Rock

Bear, Teddy and I were out yesterday for a while. No snow to speak of except on the mountains which are sitting around the edges of the San Luis Valley like a come-on from a tourist brochure. Starlings in one red willow bush. Tracks the dogs could “see” but I could not. I gave Teddy my birthday because he was six months old when I got him one June day 4 years ago, so we were celebrating.

As they walked, sniffed and pulled their leashes to get to the next scent, I had the thought that if we didn’t “measure” time we wouldn’t “know” things like that. Funny how we make up stuff and then “know” it as if it were a discovery — that said, the movement of the earth around the sun is regular enough to say “clock” to any human. It’s a system that pre-exists any human “knowledge” and we are obliged to follow it if only because it’s really dark at night.

I’ve sat in on a lot of arguments/disputes/discussions about whether time exists. They tend to get extremely abstract and most of them end in “Oh my god, it’s late. I have to get home.” Some of these disputes started with the idea of a “time line.” “It’s not a line,” was often the opening…So there’s that. I don’t think I’ve ever taken a side in these discussions because 1) I don’t know, 2) I wear a watch. Right there is a conundrum. There’s the argument that there is no “time,” there is only duration. There’s the argument that since all time exists in the universe simultaneously (we can see the beginning of the universe if we look far enough into space) there is no time. I tend to think the problem is the word, “time,” there being a difference between the “space time continuum” and “what time is it?”

At this point in my life, even when I look at the solid form of Mt. Blanca I KNOW it was once a much bigger mountain in located near the equator. Interesting paper on the history of the Sangre de Cristo mountains here.

The Ancestral Rockies

The first Rocky Mountains, called the “Ancestral Rockies,” began to rise about 320 million years ago during Penn- sylvanian time. Like the present Rocky Mountains, deep fault-bounded basins separated individual ranges of the Ancestral Rockies but, unlike the present Rockies, these basins were filled with shallow seas. Geologists continue to speculate about how the Ancestral Rockies formed, whether by compression and thrusting of the crust or by strike-slip faulting, or some combination of these, perhaps when two large ancient continents, Laurentia (North America and Europe combined) and Gondwana (South America and Africa combined) collided. However they formed, the Ancestral Rockies were largely worn down by erosion by the end of Permian time, about 250 million years ago. 

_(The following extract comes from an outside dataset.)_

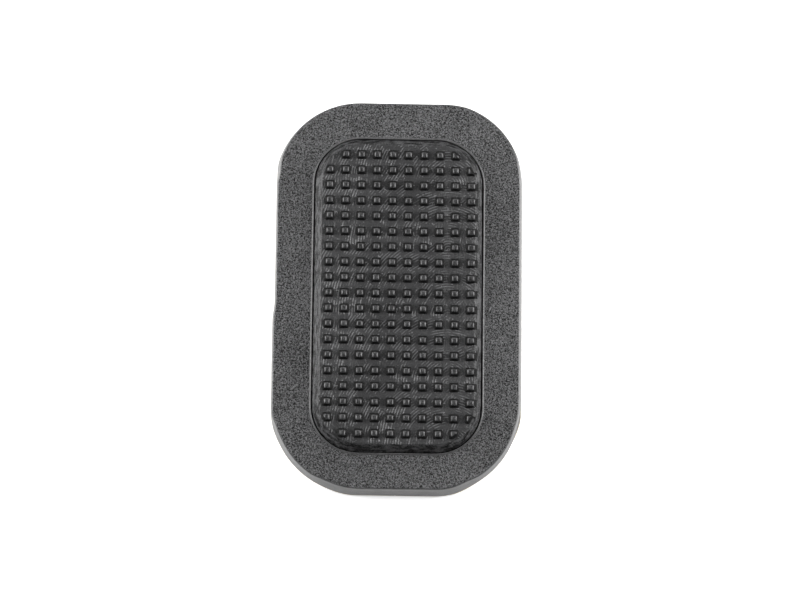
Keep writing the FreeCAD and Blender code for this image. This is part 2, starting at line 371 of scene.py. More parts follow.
def trim_by_hand(obj, outline):
    """Cuts the outline unevenly, as hand-cut foam is: each trim pushes one stretch of the edge."""
    middle = (low("foam_mat", 2) + high("foam_mat", 2)) / 2
    edit(obj, "VERT")
    for place, half_size, top_only, push, reach_out in HAND_TRIMS:
        select_where(
            "verts",
            lambda point: abs(point.co.x - place[0] * MM) < half_size[0] * MM
            and abs(point.co.y - place[1] * MM) < half_size[1] * MM
            and edge_distance(point.co, outline) < EDGE_BAND
            and not (top_only and point.co.z < middle),
        )
        bpy.ops.transform.translate(
            value=(push[0] * MM, push[1] * MM, 0),
            use_proportional_edit=True,
            proportional_edit_falloff="SMOOTH",
            proportional_size=reach_out * MM,
        )
    done()


def shade(obj, degrees):
    """Shades a piece smooth, except over edges sharper than an angle."""
    select_only(obj)
    bpy.ops.object.shade_smooth_by_angle(angle=math.radians(degrees))


def check_closed(obj):
    """Stops the script if a piece has a hole in its surface or a stray face."""
    mesh = bmesh.new()
    mesh.from_mesh(obj.data)
    open_edges = sum(not edge.is_manifold for edge in mesh.edges)
    mesh.free()
    if open_edges:
        raise RuntimeError(f"{obj.name} has {open_edges} open edges")


def finish_piece(obj, body, node, slot, *materials):
    """Puts a closed piece on its body, in place of its node, with its materials."""
    check_closed(obj)
    for material in materials:
        obj.data.materials.append(material)
    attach(obj, body)
    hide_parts(node)


# ---------------------------------------------------------------------------------------------
# Materials
# ---------------------------------------------------------------------------------------------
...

Think about that…a whole mountain range gone. Not exactly “poof!” but still gone… And before that? A whole lot of stuff no one really knows much about. The paper says, “The first 30 billion years are largely unknown…”

Yesterday my cousin, Tom, called me. Tom and I were good friends in our childhood and teenage years. We’re the same age, well, he’s one month younger. But time (ha ha) marches on and people grow up, get married, move on and on and on and on and things happen to them. Last time I talked to Tom was in 2008. The first thing he said was, “Are you really 71 years old?” I cracked up.

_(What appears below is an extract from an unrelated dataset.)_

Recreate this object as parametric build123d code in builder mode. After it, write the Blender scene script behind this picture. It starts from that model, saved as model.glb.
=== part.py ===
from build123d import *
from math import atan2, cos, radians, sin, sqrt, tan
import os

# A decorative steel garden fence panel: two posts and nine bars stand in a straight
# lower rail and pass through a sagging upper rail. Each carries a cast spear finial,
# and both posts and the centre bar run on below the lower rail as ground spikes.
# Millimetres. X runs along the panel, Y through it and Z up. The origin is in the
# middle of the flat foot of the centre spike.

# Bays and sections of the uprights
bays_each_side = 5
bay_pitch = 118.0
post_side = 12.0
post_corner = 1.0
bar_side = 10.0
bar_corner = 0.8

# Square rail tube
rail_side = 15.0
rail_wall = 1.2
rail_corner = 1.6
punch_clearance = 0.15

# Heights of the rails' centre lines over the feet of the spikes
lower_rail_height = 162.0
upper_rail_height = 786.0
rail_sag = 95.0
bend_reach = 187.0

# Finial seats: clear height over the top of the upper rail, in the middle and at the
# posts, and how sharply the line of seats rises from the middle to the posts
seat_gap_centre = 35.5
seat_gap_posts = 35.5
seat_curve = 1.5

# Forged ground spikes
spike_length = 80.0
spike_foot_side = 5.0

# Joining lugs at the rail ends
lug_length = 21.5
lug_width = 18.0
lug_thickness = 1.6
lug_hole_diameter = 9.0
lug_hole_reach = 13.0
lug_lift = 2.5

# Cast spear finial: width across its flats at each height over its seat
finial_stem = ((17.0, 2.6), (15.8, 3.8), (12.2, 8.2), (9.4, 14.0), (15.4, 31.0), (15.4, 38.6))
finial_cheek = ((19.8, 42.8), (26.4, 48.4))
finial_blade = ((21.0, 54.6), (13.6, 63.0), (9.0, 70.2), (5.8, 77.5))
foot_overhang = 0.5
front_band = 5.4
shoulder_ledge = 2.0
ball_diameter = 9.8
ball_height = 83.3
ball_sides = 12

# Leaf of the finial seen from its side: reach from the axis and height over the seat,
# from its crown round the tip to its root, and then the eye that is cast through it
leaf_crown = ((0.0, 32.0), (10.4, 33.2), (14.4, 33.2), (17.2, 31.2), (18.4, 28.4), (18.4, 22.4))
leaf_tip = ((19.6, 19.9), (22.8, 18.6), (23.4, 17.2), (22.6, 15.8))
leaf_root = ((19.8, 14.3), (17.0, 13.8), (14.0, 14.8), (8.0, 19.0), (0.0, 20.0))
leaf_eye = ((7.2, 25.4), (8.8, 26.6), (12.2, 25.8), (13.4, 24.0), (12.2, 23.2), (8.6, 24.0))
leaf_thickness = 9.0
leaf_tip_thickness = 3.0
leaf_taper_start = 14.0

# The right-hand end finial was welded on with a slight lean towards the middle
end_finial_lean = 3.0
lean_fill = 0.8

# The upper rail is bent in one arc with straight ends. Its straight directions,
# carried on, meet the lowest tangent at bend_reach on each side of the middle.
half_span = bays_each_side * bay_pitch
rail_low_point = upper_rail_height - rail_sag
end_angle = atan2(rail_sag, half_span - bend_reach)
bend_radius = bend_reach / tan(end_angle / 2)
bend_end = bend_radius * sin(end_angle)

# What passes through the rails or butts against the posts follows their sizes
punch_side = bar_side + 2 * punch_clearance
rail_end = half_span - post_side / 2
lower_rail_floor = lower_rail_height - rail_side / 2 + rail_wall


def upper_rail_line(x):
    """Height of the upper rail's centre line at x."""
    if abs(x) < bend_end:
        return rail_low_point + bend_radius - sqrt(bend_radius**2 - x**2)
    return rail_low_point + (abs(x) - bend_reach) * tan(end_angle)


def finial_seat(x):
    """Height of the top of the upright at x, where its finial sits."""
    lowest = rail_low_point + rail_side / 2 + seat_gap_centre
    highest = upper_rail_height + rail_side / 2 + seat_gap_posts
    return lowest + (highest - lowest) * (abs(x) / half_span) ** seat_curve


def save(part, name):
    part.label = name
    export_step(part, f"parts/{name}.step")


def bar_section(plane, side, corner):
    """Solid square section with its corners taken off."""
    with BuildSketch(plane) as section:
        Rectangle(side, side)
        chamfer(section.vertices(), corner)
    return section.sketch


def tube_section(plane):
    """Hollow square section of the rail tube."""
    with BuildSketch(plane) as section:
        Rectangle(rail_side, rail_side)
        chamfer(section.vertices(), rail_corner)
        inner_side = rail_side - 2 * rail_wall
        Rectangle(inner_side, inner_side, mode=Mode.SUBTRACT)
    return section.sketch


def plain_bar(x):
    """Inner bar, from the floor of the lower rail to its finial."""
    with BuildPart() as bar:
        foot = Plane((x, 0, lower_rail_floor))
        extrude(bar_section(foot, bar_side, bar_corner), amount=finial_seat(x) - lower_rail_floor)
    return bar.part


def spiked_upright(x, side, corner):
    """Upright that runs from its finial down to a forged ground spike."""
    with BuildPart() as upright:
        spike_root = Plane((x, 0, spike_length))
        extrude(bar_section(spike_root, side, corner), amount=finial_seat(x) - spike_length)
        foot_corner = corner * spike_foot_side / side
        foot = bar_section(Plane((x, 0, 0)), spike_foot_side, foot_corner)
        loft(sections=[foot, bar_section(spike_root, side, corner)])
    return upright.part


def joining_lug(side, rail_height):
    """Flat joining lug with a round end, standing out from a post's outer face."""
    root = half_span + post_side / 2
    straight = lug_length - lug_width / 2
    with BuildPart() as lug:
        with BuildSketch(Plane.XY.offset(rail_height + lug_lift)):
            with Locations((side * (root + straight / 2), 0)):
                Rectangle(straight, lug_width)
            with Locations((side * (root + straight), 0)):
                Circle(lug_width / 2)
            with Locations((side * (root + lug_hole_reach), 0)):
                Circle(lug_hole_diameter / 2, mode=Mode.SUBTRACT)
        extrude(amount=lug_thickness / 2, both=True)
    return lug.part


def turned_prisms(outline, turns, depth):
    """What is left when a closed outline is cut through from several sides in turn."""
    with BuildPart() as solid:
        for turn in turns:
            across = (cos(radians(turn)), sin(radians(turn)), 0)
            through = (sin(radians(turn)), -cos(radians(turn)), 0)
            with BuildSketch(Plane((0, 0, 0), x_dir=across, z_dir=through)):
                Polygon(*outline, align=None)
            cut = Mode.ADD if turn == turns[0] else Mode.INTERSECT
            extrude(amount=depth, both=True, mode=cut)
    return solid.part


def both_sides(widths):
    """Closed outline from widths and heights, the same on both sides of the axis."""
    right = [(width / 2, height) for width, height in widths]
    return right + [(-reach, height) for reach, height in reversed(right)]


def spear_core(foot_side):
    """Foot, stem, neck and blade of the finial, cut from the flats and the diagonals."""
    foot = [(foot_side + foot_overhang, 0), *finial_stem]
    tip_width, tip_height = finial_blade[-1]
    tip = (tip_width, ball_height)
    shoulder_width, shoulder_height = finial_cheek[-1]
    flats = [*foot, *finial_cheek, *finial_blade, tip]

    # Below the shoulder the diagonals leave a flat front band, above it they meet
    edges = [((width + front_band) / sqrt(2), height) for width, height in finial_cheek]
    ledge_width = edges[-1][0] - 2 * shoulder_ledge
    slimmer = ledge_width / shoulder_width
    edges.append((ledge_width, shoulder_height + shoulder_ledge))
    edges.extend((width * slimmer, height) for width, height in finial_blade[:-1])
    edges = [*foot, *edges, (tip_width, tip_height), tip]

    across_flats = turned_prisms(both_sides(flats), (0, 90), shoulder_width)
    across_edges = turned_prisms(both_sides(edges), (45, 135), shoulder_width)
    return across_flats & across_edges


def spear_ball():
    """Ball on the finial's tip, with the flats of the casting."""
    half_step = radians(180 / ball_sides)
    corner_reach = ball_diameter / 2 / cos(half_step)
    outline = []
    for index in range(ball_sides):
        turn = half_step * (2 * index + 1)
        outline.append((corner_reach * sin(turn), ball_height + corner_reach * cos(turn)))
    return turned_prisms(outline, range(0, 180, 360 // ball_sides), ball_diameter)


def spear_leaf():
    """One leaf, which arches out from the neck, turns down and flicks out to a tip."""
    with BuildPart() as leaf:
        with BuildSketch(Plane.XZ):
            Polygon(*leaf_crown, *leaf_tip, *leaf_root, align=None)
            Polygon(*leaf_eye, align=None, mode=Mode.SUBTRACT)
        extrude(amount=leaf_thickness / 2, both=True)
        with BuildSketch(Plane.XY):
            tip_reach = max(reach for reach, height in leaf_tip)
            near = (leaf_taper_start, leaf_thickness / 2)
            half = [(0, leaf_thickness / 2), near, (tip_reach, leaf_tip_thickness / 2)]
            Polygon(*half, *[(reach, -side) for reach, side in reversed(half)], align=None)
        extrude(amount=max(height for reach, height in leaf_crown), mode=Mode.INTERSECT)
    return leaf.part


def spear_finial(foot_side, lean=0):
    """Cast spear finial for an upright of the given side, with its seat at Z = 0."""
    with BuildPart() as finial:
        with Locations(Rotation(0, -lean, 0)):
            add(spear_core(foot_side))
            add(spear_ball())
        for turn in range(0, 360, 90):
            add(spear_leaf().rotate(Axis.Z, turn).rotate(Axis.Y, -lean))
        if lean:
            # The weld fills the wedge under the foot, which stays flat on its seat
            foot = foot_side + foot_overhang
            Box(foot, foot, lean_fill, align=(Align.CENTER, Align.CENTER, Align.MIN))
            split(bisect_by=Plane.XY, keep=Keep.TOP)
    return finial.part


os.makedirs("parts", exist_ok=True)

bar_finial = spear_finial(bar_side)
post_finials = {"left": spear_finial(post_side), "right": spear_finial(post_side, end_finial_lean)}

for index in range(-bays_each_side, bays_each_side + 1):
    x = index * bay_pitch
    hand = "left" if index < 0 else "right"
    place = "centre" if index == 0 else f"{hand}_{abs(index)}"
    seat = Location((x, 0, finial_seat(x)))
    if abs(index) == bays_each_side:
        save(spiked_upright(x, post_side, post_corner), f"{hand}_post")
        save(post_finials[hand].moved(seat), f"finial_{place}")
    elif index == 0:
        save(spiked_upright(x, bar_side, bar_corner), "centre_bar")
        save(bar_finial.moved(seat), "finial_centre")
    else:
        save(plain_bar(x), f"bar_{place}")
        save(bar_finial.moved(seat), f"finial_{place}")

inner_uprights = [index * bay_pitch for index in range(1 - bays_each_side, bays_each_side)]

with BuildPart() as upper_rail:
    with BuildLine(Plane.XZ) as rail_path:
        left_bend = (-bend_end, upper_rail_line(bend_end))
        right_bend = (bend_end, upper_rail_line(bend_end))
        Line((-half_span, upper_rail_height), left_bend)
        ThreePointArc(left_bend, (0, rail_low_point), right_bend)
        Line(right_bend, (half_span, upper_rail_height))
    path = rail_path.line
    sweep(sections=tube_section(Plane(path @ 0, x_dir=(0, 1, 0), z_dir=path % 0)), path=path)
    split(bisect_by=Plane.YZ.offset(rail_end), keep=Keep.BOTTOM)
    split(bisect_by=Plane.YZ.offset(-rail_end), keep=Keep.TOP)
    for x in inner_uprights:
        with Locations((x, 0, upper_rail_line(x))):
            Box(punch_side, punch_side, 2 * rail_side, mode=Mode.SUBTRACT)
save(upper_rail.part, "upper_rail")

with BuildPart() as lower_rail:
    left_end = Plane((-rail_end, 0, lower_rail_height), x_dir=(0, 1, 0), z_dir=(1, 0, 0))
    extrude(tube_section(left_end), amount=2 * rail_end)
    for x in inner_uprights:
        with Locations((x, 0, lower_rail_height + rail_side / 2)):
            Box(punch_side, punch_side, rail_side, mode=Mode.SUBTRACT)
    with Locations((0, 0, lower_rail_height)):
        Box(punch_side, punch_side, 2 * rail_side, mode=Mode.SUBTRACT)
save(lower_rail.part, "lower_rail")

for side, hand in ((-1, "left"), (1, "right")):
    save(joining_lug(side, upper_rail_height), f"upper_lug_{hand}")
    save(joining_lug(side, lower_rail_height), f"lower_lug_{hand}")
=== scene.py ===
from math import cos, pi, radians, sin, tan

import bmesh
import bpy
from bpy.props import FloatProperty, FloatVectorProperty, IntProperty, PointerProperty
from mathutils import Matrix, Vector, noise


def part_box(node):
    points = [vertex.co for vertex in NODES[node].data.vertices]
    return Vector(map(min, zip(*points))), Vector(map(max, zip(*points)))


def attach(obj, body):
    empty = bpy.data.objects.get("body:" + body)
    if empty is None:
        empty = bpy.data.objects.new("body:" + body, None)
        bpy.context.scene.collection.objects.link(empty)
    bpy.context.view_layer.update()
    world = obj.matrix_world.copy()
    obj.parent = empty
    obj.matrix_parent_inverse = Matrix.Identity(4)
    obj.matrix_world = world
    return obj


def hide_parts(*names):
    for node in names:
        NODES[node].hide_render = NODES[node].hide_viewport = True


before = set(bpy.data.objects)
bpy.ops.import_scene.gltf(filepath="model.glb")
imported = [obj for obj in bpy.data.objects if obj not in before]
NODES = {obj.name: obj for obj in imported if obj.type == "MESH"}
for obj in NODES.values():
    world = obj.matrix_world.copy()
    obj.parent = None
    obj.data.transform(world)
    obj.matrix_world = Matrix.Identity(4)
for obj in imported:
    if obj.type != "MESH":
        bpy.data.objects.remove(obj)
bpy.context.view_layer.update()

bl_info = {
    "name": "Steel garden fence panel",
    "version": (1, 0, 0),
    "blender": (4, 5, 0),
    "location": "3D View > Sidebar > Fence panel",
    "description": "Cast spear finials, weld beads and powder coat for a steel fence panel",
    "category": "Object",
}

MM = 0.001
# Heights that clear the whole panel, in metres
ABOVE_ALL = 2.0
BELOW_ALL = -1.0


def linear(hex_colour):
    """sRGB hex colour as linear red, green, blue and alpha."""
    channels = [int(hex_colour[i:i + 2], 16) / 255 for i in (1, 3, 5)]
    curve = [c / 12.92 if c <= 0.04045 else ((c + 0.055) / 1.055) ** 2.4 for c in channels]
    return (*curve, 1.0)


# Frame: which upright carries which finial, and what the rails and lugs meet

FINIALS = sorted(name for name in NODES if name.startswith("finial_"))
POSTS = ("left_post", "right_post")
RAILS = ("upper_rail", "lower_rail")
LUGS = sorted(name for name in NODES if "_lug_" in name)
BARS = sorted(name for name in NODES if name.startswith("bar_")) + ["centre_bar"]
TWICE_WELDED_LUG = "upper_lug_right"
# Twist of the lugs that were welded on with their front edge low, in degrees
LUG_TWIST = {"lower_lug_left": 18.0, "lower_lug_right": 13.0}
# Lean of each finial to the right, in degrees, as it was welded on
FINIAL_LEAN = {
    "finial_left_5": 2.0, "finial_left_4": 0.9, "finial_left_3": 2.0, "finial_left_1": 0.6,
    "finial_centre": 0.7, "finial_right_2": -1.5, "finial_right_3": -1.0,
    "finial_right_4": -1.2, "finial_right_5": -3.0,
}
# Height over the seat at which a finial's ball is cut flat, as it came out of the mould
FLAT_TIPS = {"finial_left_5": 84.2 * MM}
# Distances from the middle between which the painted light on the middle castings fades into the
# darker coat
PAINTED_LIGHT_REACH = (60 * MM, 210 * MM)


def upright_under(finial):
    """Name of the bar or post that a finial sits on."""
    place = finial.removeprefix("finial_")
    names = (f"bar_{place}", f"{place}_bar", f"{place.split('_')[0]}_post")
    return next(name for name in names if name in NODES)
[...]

“You’re not far behind, sonny.”

RDP Sunday: follow




22 thoughts on “Rock

  1. I believe that once we understand the concept of time it becomes almost automatic. I often wake up a few minutes before the alarm goes off in the morning! And I’m often ready for a phone call or a visit just before it is scheduled to happen. I think it’s not so much a function of an assigned number as it is an interval between unstated numbers.

    • I agree that’s how our functional time operates. I also think there’s a biological component to it that we might not understand fully, but that’s definitely there.

      • It’s interesting that I can tell myself to wake up at x time with the same result as if I tell myself to wake up after y hours. I hope it works that way next week when I have to wake up extra early for a minor eye procedure!

  2. I like the thread that you have running through this post… the mountains, dogs, time, and finally age. glad your cousin contacted you – a nice birthday gift!